GIVEN REQUEST
Repeat the entire listing exactly as written.

INFORMATION PROVIDED

START

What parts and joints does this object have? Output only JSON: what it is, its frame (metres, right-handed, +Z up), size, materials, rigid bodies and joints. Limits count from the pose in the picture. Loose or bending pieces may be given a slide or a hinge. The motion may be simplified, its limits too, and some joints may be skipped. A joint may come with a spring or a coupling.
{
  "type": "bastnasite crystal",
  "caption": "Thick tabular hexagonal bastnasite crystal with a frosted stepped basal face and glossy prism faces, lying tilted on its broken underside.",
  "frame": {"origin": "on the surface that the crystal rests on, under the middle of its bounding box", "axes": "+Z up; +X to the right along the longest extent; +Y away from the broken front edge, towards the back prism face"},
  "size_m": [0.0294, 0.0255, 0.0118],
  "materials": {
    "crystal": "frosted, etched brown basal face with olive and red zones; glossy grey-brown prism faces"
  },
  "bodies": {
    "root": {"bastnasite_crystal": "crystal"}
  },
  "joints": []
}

END

RESPONSE
What parts and joints does this object have? Output only JSON: what it is, its frame (metres, right-handed, +Z up), size, materials, rigid bodies and joints. Limits count from the pose in the picture. Loose or bending pieces may be given a slide or a hinge. The motion may be simplified, its limits too, and some joints may be skipped. A joint may come with a spring or a coupling.
{
  "type": "bastnasite crystal",
  "caption": "Thick tabular hexagonal bastnasite crystal with a frosted stepped basal face and glossy prism faces, lying tilted on its broken underside.",
  "frame": {"origin": "on the surface that the crystal rests on, under the middle of its bounding box", "axes": "+Z up; +X to the right along the longest extent; +Y away from the broken front edge, towards the back prism face"},
  "size_m": [0.0294, 0.0255, 0.0118],
  "materials": {
    "crystal": "frosted, etched brown basal face with olive and red zones; glossy grey-brown prism faces"
  },
  "bodies": {
    "root": {"bastnasite_crystal": "crystal"}
  },
  "joints": []
}